* **Scripts that build objects**:

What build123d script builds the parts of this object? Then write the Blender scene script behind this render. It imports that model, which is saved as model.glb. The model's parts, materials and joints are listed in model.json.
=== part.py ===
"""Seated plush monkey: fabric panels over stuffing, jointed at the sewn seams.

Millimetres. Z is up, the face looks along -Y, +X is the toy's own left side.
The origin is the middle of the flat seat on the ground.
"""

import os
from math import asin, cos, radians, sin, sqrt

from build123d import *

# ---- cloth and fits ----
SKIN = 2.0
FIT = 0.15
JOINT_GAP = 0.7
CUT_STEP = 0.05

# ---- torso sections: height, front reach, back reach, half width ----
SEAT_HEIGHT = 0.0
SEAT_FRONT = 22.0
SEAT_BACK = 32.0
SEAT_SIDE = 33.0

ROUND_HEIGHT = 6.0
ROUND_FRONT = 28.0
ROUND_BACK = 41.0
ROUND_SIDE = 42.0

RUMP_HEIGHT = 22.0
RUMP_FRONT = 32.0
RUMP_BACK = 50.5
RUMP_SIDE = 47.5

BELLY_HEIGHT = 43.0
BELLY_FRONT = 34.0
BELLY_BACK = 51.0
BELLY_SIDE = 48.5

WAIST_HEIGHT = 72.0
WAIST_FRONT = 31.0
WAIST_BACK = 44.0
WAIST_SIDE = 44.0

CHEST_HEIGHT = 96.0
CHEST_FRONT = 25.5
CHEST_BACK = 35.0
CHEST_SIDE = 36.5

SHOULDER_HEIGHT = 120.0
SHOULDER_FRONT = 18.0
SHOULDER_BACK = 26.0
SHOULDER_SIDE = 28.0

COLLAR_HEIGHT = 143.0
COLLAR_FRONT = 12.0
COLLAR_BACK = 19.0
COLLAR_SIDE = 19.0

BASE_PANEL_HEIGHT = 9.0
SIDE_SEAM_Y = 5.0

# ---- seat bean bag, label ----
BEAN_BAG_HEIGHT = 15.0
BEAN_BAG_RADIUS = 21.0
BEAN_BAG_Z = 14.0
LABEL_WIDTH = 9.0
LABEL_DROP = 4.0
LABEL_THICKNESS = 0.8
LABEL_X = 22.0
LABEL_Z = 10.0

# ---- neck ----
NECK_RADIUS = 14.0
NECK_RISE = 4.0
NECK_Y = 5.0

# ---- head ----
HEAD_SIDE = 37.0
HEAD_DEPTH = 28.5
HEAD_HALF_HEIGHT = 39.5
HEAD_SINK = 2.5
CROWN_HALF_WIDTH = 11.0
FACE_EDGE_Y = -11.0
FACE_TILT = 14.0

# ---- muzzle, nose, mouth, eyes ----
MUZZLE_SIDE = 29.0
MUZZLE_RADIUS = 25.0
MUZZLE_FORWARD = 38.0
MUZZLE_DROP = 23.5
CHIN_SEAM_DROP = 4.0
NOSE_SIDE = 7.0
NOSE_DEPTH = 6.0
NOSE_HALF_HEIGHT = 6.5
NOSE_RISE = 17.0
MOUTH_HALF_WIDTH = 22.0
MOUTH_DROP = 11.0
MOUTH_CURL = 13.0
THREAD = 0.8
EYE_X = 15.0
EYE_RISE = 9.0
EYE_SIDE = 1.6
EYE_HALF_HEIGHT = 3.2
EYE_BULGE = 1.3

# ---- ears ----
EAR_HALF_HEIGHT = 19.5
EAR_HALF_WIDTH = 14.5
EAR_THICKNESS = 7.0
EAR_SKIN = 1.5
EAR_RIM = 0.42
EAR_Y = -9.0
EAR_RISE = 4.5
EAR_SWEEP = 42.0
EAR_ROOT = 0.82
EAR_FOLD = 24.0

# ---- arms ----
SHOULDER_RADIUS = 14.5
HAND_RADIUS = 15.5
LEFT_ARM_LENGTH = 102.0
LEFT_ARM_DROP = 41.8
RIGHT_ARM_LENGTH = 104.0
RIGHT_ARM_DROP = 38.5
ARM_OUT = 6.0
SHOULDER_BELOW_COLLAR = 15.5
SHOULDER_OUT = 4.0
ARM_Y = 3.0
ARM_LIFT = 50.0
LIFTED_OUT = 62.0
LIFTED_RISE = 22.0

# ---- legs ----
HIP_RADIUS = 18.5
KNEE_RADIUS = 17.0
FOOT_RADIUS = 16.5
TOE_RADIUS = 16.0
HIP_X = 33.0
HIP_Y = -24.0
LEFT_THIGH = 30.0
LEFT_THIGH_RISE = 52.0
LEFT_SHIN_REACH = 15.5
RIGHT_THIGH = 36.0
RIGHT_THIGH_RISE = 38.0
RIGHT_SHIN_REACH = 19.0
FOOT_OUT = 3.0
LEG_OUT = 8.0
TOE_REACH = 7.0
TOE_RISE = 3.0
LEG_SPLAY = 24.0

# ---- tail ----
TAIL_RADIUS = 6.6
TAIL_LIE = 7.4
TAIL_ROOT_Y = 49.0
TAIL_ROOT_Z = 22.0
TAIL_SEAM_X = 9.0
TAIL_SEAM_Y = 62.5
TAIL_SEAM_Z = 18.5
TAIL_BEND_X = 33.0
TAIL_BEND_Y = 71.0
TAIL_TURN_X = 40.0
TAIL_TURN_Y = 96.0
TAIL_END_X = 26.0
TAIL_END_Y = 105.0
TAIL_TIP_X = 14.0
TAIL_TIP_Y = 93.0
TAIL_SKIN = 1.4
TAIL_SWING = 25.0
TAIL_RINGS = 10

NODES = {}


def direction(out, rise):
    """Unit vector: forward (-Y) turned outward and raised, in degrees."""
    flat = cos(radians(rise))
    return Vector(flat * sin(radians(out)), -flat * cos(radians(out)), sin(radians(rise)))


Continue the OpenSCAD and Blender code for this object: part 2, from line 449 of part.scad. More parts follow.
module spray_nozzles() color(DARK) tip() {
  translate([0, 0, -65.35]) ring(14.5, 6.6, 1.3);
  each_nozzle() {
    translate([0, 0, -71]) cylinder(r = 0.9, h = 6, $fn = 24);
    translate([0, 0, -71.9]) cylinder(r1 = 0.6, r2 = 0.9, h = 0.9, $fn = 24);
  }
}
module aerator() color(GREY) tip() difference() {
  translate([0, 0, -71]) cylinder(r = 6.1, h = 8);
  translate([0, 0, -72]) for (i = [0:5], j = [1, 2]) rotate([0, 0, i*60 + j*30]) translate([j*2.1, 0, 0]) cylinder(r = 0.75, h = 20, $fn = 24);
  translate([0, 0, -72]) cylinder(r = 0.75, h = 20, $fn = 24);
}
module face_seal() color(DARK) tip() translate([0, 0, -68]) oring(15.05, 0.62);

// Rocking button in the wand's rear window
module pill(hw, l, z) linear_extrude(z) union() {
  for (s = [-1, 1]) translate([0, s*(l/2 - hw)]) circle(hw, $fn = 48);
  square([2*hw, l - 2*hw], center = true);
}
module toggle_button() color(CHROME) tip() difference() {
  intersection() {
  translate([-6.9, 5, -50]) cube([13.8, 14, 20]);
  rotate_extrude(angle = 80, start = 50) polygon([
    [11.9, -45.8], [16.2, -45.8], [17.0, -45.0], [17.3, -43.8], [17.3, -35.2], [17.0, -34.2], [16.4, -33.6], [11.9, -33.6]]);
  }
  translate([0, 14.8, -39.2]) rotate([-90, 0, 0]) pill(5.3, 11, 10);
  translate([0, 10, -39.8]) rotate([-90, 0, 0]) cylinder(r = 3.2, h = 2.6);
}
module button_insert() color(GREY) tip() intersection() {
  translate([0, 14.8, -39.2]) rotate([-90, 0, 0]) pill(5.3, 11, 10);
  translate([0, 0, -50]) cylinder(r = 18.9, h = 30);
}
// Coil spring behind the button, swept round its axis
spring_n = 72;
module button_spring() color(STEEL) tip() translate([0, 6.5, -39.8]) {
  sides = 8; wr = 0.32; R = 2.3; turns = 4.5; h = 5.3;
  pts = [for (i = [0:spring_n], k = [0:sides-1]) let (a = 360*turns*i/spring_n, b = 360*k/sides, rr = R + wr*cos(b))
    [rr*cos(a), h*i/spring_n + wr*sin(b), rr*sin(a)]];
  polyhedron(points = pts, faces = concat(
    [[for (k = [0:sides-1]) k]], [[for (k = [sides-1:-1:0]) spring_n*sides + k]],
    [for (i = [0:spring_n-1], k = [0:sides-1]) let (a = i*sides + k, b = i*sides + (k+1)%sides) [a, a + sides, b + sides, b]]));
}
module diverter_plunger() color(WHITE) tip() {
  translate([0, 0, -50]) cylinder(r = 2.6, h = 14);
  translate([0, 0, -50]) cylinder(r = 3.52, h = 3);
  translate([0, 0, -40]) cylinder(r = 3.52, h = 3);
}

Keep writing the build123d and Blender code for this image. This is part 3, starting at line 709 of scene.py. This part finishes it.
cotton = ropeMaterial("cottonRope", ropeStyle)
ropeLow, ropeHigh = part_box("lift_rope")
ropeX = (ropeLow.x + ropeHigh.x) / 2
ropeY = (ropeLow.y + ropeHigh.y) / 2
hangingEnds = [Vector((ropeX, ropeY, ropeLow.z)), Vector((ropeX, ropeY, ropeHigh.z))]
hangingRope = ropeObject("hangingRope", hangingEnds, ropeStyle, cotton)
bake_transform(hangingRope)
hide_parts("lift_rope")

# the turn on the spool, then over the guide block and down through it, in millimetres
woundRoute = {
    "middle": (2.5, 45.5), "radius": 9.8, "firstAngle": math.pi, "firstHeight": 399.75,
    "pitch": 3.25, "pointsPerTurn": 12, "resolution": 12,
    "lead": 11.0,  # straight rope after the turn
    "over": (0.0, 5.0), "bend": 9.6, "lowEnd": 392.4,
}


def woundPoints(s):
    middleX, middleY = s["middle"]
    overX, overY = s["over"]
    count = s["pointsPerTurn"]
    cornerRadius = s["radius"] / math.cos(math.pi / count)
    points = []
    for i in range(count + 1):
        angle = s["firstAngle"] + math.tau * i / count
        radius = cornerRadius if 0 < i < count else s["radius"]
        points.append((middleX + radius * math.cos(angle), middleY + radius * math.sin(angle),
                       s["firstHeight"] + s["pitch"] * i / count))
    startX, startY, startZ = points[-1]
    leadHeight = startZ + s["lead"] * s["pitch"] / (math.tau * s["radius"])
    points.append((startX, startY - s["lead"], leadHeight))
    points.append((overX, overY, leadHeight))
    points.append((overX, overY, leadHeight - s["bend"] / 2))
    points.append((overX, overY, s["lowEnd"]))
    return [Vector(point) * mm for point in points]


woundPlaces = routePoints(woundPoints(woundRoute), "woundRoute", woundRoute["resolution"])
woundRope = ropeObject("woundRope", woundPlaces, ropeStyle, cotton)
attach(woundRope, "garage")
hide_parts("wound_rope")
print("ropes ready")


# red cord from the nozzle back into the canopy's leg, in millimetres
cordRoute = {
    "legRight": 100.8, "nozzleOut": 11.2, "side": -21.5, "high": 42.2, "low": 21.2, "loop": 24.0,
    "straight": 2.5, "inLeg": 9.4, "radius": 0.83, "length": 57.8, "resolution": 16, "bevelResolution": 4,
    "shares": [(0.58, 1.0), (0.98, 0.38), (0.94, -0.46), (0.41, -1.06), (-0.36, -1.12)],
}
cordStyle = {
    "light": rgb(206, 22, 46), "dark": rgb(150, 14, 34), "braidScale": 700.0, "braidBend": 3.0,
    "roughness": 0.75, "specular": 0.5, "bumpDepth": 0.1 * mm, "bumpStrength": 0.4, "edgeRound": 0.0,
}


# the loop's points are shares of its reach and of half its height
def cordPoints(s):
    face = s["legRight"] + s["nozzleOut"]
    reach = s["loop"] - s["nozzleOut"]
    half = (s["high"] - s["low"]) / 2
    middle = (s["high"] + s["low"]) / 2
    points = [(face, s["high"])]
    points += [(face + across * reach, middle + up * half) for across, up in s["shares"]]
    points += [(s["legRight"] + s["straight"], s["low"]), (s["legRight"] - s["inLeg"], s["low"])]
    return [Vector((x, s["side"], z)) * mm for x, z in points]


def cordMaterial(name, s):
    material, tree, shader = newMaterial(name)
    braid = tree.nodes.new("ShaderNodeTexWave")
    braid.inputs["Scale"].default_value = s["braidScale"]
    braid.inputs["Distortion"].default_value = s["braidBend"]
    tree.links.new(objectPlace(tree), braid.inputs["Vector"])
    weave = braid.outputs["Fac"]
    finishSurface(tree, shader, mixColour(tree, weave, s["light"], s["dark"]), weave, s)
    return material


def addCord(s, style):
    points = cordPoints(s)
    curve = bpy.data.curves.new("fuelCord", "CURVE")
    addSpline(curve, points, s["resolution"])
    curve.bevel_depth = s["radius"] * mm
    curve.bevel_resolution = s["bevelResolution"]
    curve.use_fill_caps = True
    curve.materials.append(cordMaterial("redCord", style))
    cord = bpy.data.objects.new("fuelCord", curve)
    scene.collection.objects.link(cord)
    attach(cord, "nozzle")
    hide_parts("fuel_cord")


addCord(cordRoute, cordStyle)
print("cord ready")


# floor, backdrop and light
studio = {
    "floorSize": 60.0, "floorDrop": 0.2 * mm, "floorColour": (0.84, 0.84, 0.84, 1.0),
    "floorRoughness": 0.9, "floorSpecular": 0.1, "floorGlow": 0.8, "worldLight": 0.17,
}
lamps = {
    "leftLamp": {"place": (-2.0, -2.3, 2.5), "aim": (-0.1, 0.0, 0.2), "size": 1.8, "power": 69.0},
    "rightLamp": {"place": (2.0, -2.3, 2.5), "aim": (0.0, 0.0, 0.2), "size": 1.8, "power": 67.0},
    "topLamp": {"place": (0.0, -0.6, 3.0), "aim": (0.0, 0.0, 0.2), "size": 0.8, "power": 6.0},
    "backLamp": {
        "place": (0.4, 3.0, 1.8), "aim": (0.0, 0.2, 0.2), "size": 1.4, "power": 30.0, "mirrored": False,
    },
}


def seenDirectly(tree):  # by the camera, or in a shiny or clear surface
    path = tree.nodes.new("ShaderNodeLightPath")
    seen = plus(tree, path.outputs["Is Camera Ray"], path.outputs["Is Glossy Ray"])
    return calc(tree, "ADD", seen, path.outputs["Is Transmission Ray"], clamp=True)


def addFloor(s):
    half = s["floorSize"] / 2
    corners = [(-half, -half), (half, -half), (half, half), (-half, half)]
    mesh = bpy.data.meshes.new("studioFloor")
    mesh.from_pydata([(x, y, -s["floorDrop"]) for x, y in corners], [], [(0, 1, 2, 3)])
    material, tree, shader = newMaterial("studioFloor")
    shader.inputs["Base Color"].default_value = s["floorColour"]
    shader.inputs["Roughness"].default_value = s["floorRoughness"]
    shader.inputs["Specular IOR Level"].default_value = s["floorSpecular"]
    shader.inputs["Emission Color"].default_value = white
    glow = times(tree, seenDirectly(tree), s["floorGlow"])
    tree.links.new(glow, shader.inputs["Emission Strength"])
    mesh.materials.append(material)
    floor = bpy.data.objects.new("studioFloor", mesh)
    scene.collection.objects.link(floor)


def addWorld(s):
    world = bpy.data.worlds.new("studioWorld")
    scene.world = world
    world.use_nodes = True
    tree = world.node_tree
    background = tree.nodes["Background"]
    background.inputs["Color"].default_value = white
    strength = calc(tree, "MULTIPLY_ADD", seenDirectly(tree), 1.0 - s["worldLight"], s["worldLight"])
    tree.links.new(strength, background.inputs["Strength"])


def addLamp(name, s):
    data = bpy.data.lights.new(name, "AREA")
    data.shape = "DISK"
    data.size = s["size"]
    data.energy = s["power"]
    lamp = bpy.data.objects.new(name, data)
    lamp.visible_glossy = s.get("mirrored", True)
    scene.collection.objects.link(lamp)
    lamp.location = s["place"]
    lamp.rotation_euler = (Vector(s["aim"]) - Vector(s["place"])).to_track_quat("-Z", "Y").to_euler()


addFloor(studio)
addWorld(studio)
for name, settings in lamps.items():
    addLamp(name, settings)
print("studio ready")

* **Problem statement**: Retype the entries above exactly, but only from the line containing "Continue the OpenSCAD" through the line containing "module face_seal() color(DARK)", both included.

* **Result of the exercise**:
Continue the OpenSCAD and Blender code for this object: part 2, from line 449 of part.scad. More parts follow.
module spray_nozzles() color(DARK) tip() {
  translate([0, 0, -65.35]) ring(14.5, 6.6, 1.3);
  each_nozzle() {
    translate([0, 0, -71]) cylinder(r = 0.9, h = 6, $fn = 24);
    translate([0, 0, -71.9]) cylinder(r1 = 0.6, r2 = 0.9, h = 0.9, $fn = 24);
  }
}
module aerator() color(GREY) tip() difference() {
  translate([0, 0, -71]) cylinder(r = 6.1, h = 8);
  translate([0, 0, -72]) for (i = [0:5], j = [1, 2]) rotate([0, 0, i*60 + j*30]) translate([j*2.1, 0, 0]) cylinder(r = 0.75, h = 20, $fn = 24);
  translate([0, 0, -72]) cylinder(r = 0.75, h = 20, $fn = 24);
}
module face_seal() color(DARK) tip() translate([0, 0, -68]) oring(15.05, 0.62);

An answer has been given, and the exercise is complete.